Q: Is it necessary to keep in close touch with investment banks?

A: As long as we have quality, solid, IPO-able projects, they will approach us for deals. The fact is, they want to underwrite our projects and are willing to share capital market information with us. And this type of communication and exchange is two-way.

To put it another way, we communicate with secondary market participants, including banks, on a daily basis about deals and market information. This helps us expand our market knowledge and improve our services’ quality. We also communicate with fund managers on both the east and west coasts very closely.

Q: Are these companies not covered by investment banks?

A: Investment banks don’t look at early-stage projects. They prefer to look at IPO-ready companies. As a result, some companies are not on investment banks’ radar, even if they are ready for an IPO.

Our job is to spot these businesses two years before the investment banks do. We assess the firm’s quality and ability for an IPO before investing in them, and then after our investments, we help the company get listed faster.

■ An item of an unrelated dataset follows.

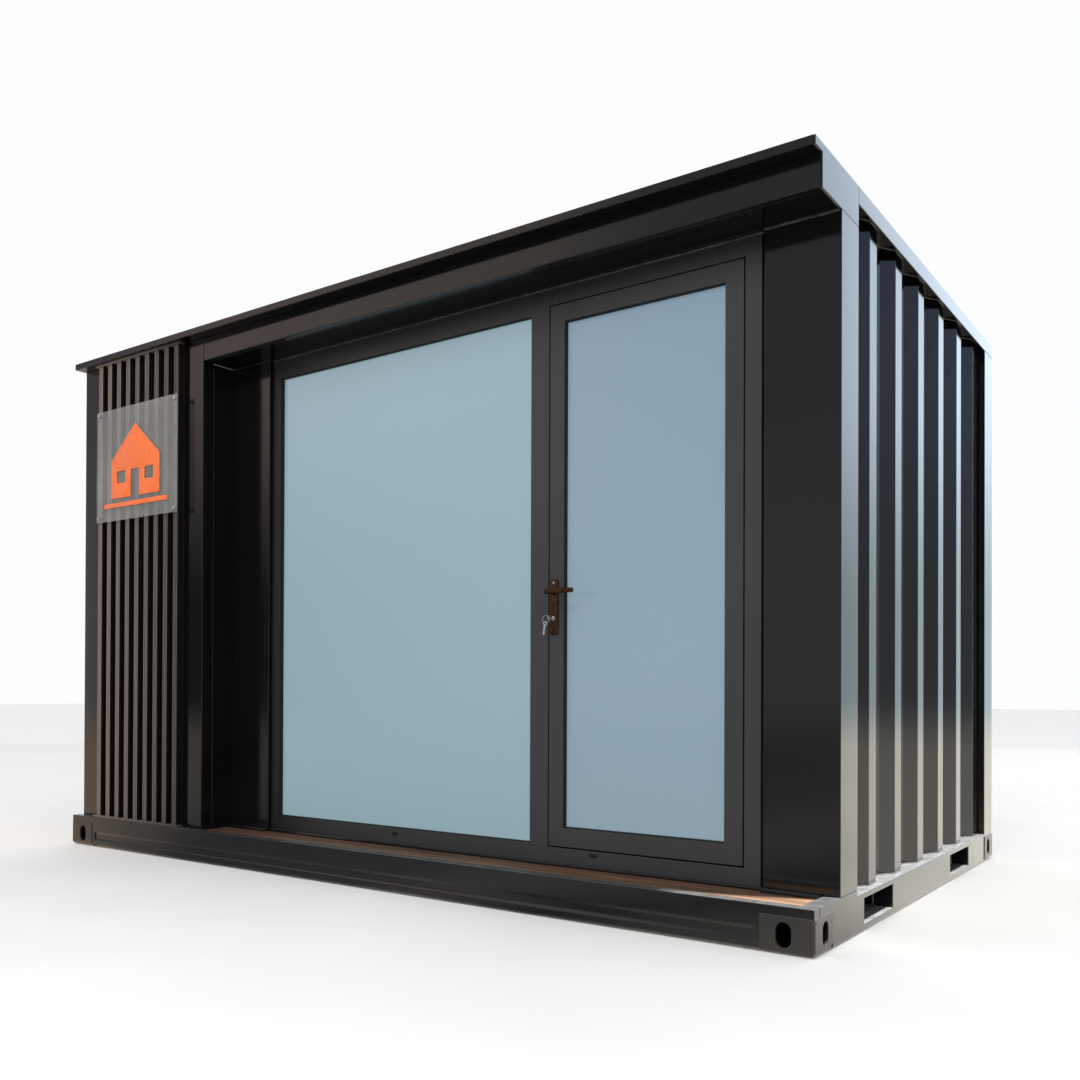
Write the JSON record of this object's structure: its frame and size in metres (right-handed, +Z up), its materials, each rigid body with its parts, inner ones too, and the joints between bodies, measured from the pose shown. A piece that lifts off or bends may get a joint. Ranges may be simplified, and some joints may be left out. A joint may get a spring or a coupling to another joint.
{
  "type": "shipping container cabin",
  "caption": "Steel container cabin with a recessed glazed front under a canopy, a slatted bay, corrugated ends and back, and a hinged glass door with a lever handle.",
  "frame": {"origin": "on the ground under the middle of the cabin", "axes": "+Z up, the glazed front faces -Y, +X points from the slatted bay towards the door"},
  "size_m": [4, 2.4, 2.5],
  "materials": {
    "steel": "gloss charcoal paint",
    "joinery": "satin charcoal powder coat",
    "slats": "brown-grey wood composite",
    "deck": "film-faced plywood with wood grain",
    "floor": "sealed plywood",
    "lining": "off-white wall board",
    "glass": "tinted reflective",
    "clear_plate": "clear acrylic",
    "bronze": "dark bronze",
    "nickel": "satin nickel"
  },
  "bodies": {
    "cabin": {"casting_front_left": "steel", "casting_front_right": "steel", "casting_rear_left": "steel", "casting_rear_right": "steel", "front_bottom_rail": "steel", "rear_bottom_rail": "steel", "left_bottom_rail": "steel", "right_bottom_rail": "steel", "fork_tunnels": "steel", "cross_members": "steel", "front_left_post": "steel", "front_right_post": "steel", "rear_posts": "steel", "left_corrugated_wall": "steel", "right_corrugated_wall": "steel", "rear_corrugated_wall": "steel", "end_top_rails": "steel", "rear_top_rail": "steel", "header_beam": "steel", "roof_panel": "steel", "fascia_beam": "steel", "soffit_panel": "steel", "canopy_end_plate": "steel", "bay_front_wall": "steel", "bay_return_wall": "steel", "left_flat_panel": "steel", "frame_left_jamb": "joinery", "frame_head": "joinery", "frame_sill": "joinery", "frame_mullion": "joinery", "frame_right_jamb": "joinery", "floor_panel": "floor", "porch_deck": "deck", "left_wall_lining": "lining", "right_wall_lining": "lining", "rear_wall_lining": "lining", "ceiling_panel": "lining", "bay_slats": "slats", "sign_plate": "clear_plate", "window_glass": "glass"},
    "door": {"door_leaf": "joinery", "door_glass": "glass", "door_escutcheons": "bronze", "door_lock_and_keys": "nickel"},
    "lever": {"lever_handle": "bronze"}
  },
  "joints": [
    {"name": "door_swing", "type": "hinge", "parent": "cabin", "child": "door", "pos_m": [1.678, -0.85, 1.25], "axis": [0, 0, -1], "range_deg": [0, 90]},
    {"name": "lever_turn", "type": "hinge", "parent": "door", "child": "lever", "pos_m": [0.873, -0.9, 1.185], "axis": [0, 1, 0], "range_deg": [0, 45], "stiffness_Nm_per_rad": 1.5, "springref_deg": -28.65}
  ]
}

Q: So, would you say your investment thesis and post-investment service are now on the right track?

A: There is still room to improve. I don’t want to boast. But I believe that we are unique in our thesis and practice. At least that’s what I heard from Preqin and the companies we worked with.

Q: Some media wrote that your organization is the “primary market investor who knows the most about the secondary market.”

A: I would like to thank the media again for recognizing us. LPs would expect exits and IPOs from their GPs. So as a fund, understanding the secondary market is an essential skill.

Similarly, for companies who have already completed their Series B, it is more important for them to understand the capital market before charting out a development path so they can get listed faster and reach a higher valuation.

This is a win-win situation for all parties, including corporations, GPs, and LPs.